This is a full answer, regardless of how far the OP got on their own (it’s an old post and I’m surprised a full answer doesn’t exist yet). It is clear that the reduced homology of these spaces is trivial in all degree but degree $1$ and perhaps degree $2$ (though this is always trivial as shown later). I claim that: $$H_1(X_n)\cong\Bbb Z_{2^n}$$(the cyclic group, not the -adics).
Label the shared edge of $\Delta_0^2$ as $e_0$. Label the new edge introduced by $\Delta_1^2$ as $e_1$ (so its boundary is $(e_1,e_0,e_1)$ according to the identifications) et cetera. Our reduced chain complex is: $$\cdots\to0\to0\to\Bbb Z^{n+1}\overset{\partial}{\longrightarrow}\Bbb Z^{n+1}\overset{0}{\longrightarrow}\Bbb Z\overset{\epsilon}{\longrightarrow}\Bbb Z\to0$$So it remains to compute $H_1(X_n)\cong\Bbb Z^{n+1}/\mathrm{im}\,\partial$ and $H_2(X_n)\cong\ker\partial$.
$\partial(\Delta_j^2)\sim e_j-e_{j-1}+e_j=2e_j-e_{j-1}$ for $1\le j\le n$ and $\partial(\Delta_0^2)\sim e_0-e_0+e_0=e_0$. Here the $(n+1)$-coordinate axes of $\Bbb Z^{n+1}$ have been associated with the $e_j$ for convenience of notation.
Thus for $x=(x_0,\cdots,x_n)$ in the domain: $$\partial x\sim x_0e_0+x_1(2e_1-e_0)+\cdots+x_{n-1}(2e_{n-1}-e_{n-2})+x_n(2e_n-e_{n-1})\\=(x_0-x_1)e_0+(2x_1-x_2)e_1+\cdots+(2x_{n-1}-x_n)e_{n-1}+2x_n\cdot e_n$$The kernel of this thing is zero; if this evaluates to zero, then in particular $2x_n$ and $x_n$ are zero. Then (reading off the coordinates) $2x_{n-1}-0$ is also zero hence $x_{n-1}$ is zero; et cetera, we find $x=0$ by induction. That proves $H_2(X_n)\cong0$.

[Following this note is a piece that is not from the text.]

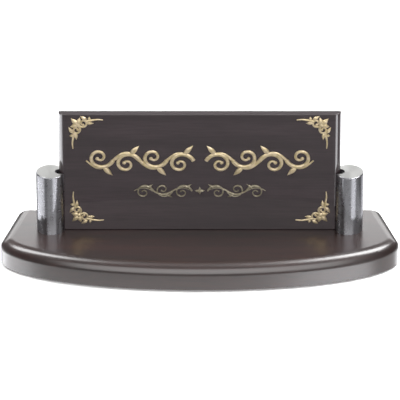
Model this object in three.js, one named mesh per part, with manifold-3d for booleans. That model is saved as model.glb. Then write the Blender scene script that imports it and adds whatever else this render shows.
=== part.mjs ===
// A desk name plaque: a lacquered wooden panel that stands in the slots of two
// steel posts on a lacquered wooden base, and lifts straight out.
//
// Millimetres, +Z up, front towards -Y. The origin is on the table, under the
// middle of the base.

import * as THREE from "three";
import { mergeVertices } from "three/addons/utils/BufferGeometryUtils.js";
import Module from "manifold-3d";

const wasm = await Module();
wasm.setup();

// ---------------------------------------------------------------------------
// Driving dimensions
// ---------------------------------------------------------------------------

// Name panel
const panelWidth = 248;
const panelHeight = 117;
const panelThickness = 7;
const panelEndRound = 5.5; // on the two upright front edges
const panelBackRound = 1; // on the two upright back edges
const panelArris = 0.8; // small bevel round the top and bottom faces

// Posts
const postDiameter = 25.4;
const postHeight = 57.5;
const postChamfer = 0.7;
const panelEngagement = 5; // how far the panel's end stands inside a post
const slotSideClearance = 0.75; // on each face of the panel
const slotEndClearance = 3.75; // from the panel's end to the bottom of the slot

// Base board
const boardMargin = 31.6; // from a post's outer side to the widest point
const boardTaper = 13.5; // each side is this much narrower at the back edge
const boardDepth = 100;
const boardNose = 52; // the part of the depth that the curved front takes
const boardThickness = 24;
const boardMoulding = 10; // radius of the rounded top edge at the front and sides
const frontSteps = 36; // facets round the curved front
const mouldingSteps = 5;
const postSetback = 31.7; // from the back edge to the axis of the posts

// Fixings, from beneath
const screwDiameter = 4;
const screwLength = 20;
const screwHeadDiameter = 8;
const screwHeadHeight = 2.8;
const screwHeadCrown = [[0.55, 1], [0.85, 0.8], [1, 0.4]]; // shares of the head's radius and height
const recessWidth = 1.1;
const recessLength = 4.2;
const recessDepth = 1.5;
const washerDiameter = 9;
const washerThickness = 0.8;
const clampThickness = 10; // wood left above the counterbore
const counterboreClearance = 1.5; // round the washer
const shankClearance = 0.25; // round the screw, in the wood and the washer
const threadClearance = 0.15; // round the screw, in the post
const tappedHoleSpare = 3; // hole below the screw's tip

// Feet
const footDiameter = 14;
const footThickness = 1.5;
const footMargin = 16; // from a foot's centre to the edge of the board
const frontFootAngle = THREE.MathUtils.degToRad(43);

// Gilt ornaments, raised on the front of the panel
const cornerLength = 30.5; // along the panel
const cornerHeight = 33;
const cornerRelief = 2;
const cornerSideInset = 8.7;
const cornerTopInset = 1.4;
const cornerBottomInset = 6;
const scrollRelief = 1.8;
const scrollDrop = 46.5; // from the panel's top edge to the middle of the large scrolls
const scrollHeight = 30;
const scrollStroke = 4;
const scrollSideInset = 24;
const scrollGap = 11; // between the two large scrolls
const scrollCurls = 4;
const vineDrop = 30.5; // from the large scrolls' middle to the thin vines' middle
const vineHeight = 13;
const vineStroke = 1.7;
const vineReach = 58; // from the panel's middle to a vine's outer end
const vineCurls = 3;
const lozengeWidth = 9;
const lozengeHeight = 8;
const lozengeGap = 2.5;

// ---------------------------------------------------------------------------
// Derived places
// ---------------------------------------------------------------------------

const postRadius = postDiameter / 2;
const postX = panelWidth / 2 - panelEngagement + postRadius;
const postY = boardDepth / 2 - postSetback;
const boardHalfWidth = postX + postRadius + boardMargin;
const boardUnderside = footThickness;
const boardTop = boardUnderside + boardThickness;
const wideY = boardNose - boardDepth / 2; // where the curved front meets the sides
const counterboreDepth = boardThickness - clampThickness;
const tappedHoleDepth = screwLength - clampThickness - washerThickness + tappedHoleSpare;

// ---------------------------------------------------------------------------
// Solids
// ---------------------------------------------------------------------------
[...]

We can define a map: $$G:\Bbb Z^{n+1}\to\Bbb Z_{2^n},\,x\mapsto[x_n+2x_{n-1}+\cdots+2^{n-1}x_1]$$Which is clearly a surjective homomorphism. To get the claim about first homology, it suffices to show this map has kernel equal to the image of $\partial$. The definition of $G$ is motivated by toying around with low dimensional cases. The case $n=0$ is rather trivial, so assume $n\ge1$ here.
If $Gx=0$ then $x_n+\cdots=2^n a_1$ for some integer $a_1$. Reducing modulo $2$, it’s clear $x_n=2a_n$ for some integer $a_n$. Then $2^{n-1}a_1=a_n+x_{n-1}+2x_{n-2}+\cdots$ hence $a_n+x_{n-1}$ is even, equal to $2a_{n-1}$ for some integer $a_{n-1}$. That is, $x_{n-1}=2a_{n-1}-a_n$, $x_n=2a_n$ so far. Now, dividing by $2$ again, $x_{n-2}+a_{n-1}+2x_{n-3}+\cdots=2^{n-2}a_n$. The same logic finds $a_{n-2}$ with $x_{n-2}=2a_{n-2}-a_{n-1}$. Do you see the pattern? Arguing like this inductively, we can produce integers $a_1,\cdots,a_n$ with $x_j=2a_j-a_{j+1}$ for $1\le j<n$ and $x_n=2a_n$.
What about the first coordinate? $x_0$ could be absolutely anything, but by defining $a_0:=x_0+a_1$ we get $\partial(a_0,\cdots,a_n)=x$, as desired. To see the other inclusion just unwind this induction in the other direction; $G\circ\partial\equiv0$ is not so hard to check if you understand the above process.
Now we are done.